In a stunning blow to religious freedom, a judge in Virginia ruled that religious organizations are merely "speculating" on how the Virginia Values Act would affect their operations and concluded that there was in fact no "actual controversy."
In April 2020, Governor Ralph Northam signed into law the Virginia Values Act or Senate Bill 868, which makes the state the first in the South to establish a major pro-LGBT push through comprehensive protections for LGBT individuals against discriminations in employment, housing, and more.
Virginia's S.B 868 was sponsored by Democratic Senator Adam Ebbin and like President Joe Biden's Equality Act, prohibits the discrimination of person based his or her sexual orientation and gender identity in "housing, public and private employment, public accommodations, and access to credit."
But not many people were happy about the pro-LGBT legislation, as S.B. 868 would infringe on the religious rights of churches and ministries, whose Bible teachings do not condone homosexuality. For Christian groups, S.B. 868 would infringe on their religious beliefs and would force them to acknowledge LGBT individuals in marriage, something that goes against Bible teachings.
The churches and ministries in Virginia, including the Calvary Road Baptist Church, Community Fellowship Church, Community Christian Academy, and pro-life ministry Care Net have come together in front of a Virginia judge to plead this case. However, Loudoun County Circuit Judge James Plowman disagreed. When posing the question "Are churches and ministries continuing to have difficulty from a new Virginia state law that bans employment discrimination based on sexual orientation and gender identity?" the VA judge answered "no."
According to Just the News, a Friday hearing with Judge Plowman came to the conclusion that the churches and ministries had made "speculative claims" about how the Virginia Values Act would truly affect them.
Alliance Defending Freedom (ADF) senior counsel Denise Harle, who represents the churches and ministries in the fight for their religious rights, argued that they were being "forced into self-censorship fearing they'll otherwise be crushed by the harsh punishments created by the law."
Harle argued that the churches and ministries have already removed religious beliefs on biblical marriage, sexuality, and gender from their websites in fear of repercussions brought about by the S.B. 868's pro-LGBT legislation and to show they have standing to bring an "ordinary pre-enforcement challenge seeking a declaration of what the law means."
The U.S. Supreme Court orders that no religious organization is required to hire someone who isn't part of their faith as a minister or other leader. But S.B. 868 says that no one is allowed to discriminate based on gender identity and sexuality, which means that churches and ministries must comply and hire a person no matter if he or she is a part of their faith and if he or she is an LGBT individual.
While the law eliminates discrimination against LGBT communities, it infringes on the rights of Christian ministries and organizations to uphold their religious beliefs.

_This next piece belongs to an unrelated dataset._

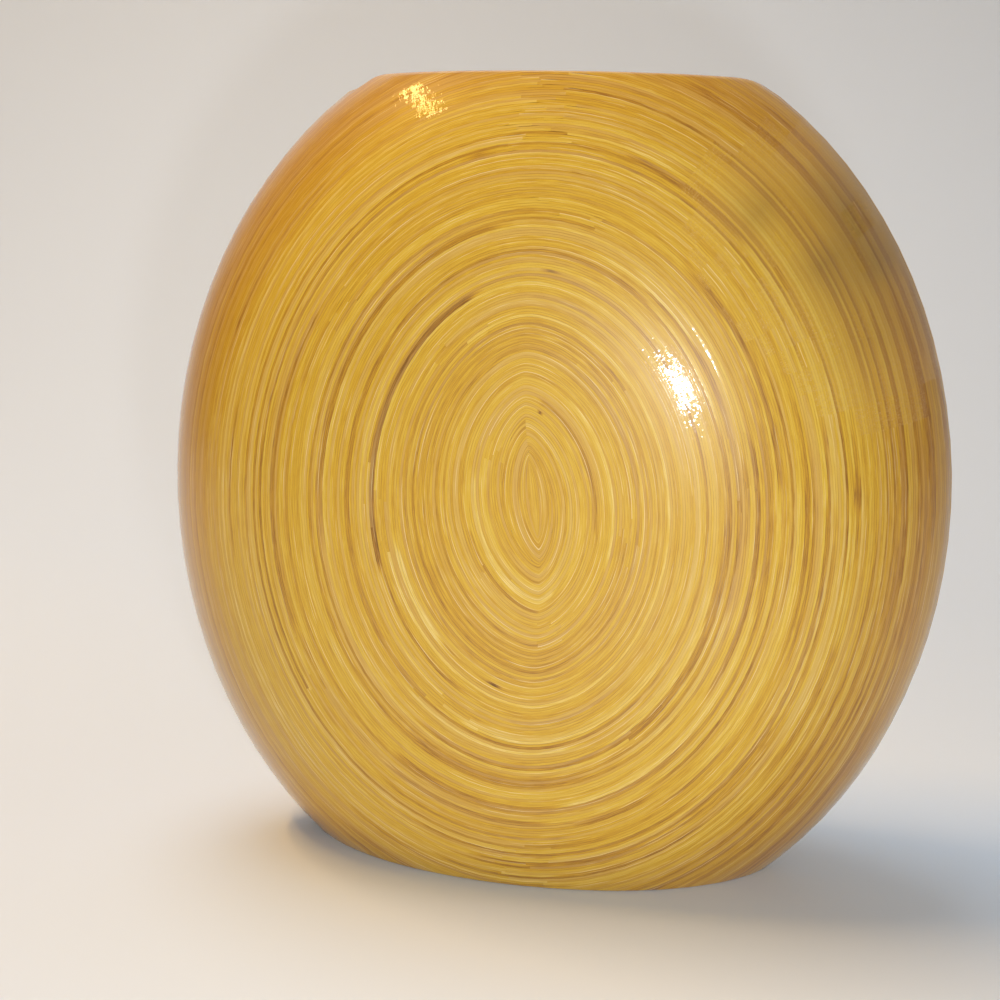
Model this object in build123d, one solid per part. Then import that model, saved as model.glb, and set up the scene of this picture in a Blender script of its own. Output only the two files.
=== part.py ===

CBN News reported that in September 2020, ADF filed a pre-enforcement challenge for the churches and ministries to fight for their religious rights. The lawsuit aimed to convince the court that the implementation of S.B. 868 and its pro-LGBT push is unconstitutional.
But Judge Plowman dismissed their case, saying that the harm that the churches and ministries claim to have experienced is "self-inflicted" rather than forced by S.B. 868.